Six years in the making, A is for Art is a monumental achievement. To help illustrate the point, I will admit a false assumption my lazy brain made when I first saw the book: "Oh, how cool! He's exhaustingly searched through thousands of pieces of contemporary art to discover connections with the alphabet."

Not quite. It's even more amazing than that. Imagine if a letter had the power to dictate an artist's creation. "X" instructs the artist to use "x-rays and xerographs of xylophones," and, of course, the x-rayed and xerographed xylophone images must themselves form the letter "x."

What is so fresh about Stephen's set of alliterated constraints is that they are not restricted to subjects (nouns) alone. Descriptors (adjectives) and action words (verbs) also inform the creation of his pieces. For example, in "Ice Cream Floats," the "imitation" ice cream cones are "individually illuminated, isolated, immobilized, immersed, inverted, identical, and insoluble."

In his own words, Stephen had been, "exploring the English dictionary, selectively choosing and organizing particular words from each letter of the alphabet and, based solely on the meanings of the words, developing a visual work of art."

Back to my lazy brain. Where I had originally thought that Stephen searched for these alphabet connections in pre-existing art, he, instead, created all of the art pieces after having worked within a set of self-imposed, alphabet-based constraints.

The results reveal startling symmetries, that to a casual observer remain hidden. I use "symmetries" in the broadest sense of the word. Stephen's compositions display a harmony and order that invoke an almost mathematical beauty.

"Golden Sections" is a painting based on the letter "G" that depicts a visual representation of the "golden ratio" (think nautilus shell chambers). The letter "G" can be clearly discerned as we follow the fractal through several recursions.

In its color palette and use of media, "gradations of green, gray, and gold...rendered with gouache, graphite, glitter, granulated gunpowder, and glue," "Golden Sections" creates such a harmonic effect that one better understands Soviet scientist's V. Vernadsky's assertion that "a new element in science is not the revelation of the principle of symmetry, but the revelation of its universal nature."

Finally, I must comment upon Stephen's observation that "the self-imposed limitations and restrictive nature of using only words from each letter of the alphabet to generate an original creation have turned out to be truly liberating."

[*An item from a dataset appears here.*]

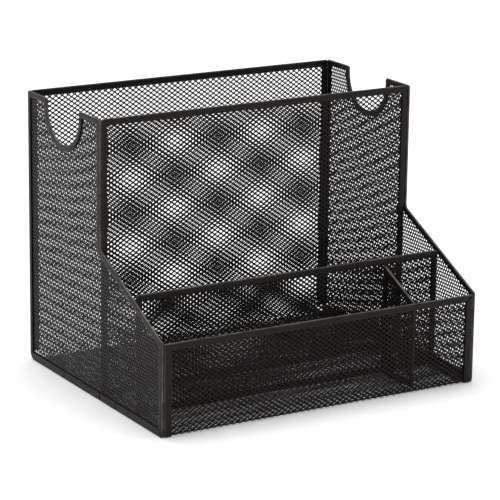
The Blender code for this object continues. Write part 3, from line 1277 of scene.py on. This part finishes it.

As someone who works with constraints myself (I'm currently working on a 32-page picture book that tells a story using only words that begin with the letters "qu"), I am in complete agreement with Stephen on the power of constraints to unleash creativity. It's a paradox, but that is probably why it works.

I encourage other writers and artists to play with constraints and then get ready to get the heck out of the way as they witness works create themselves. There is much inspiration on this path to be taken from the Oulipo, the French group of writers and mathematicians who undertook serious work in this direction starting in the 1960's.

Stephen's work is concept art at its most meaningful and accessible, ready to tickle the brains and eyes of children of all ages. His work truly exemplifies the notion of "ideart," in which the concept (idea) and its artistic expression are one and the same.

A Is for Art will provide plenty of eye candy, even literally (one needs only to look at the book's cover); but it will also provide a richness of layered symmetries, like a set of nesting Russian dolls, on each page. I applaud Stephen on his genius creation and the bold support he received from Paula Wiseman and Rubin Pfeffer to help make it happen.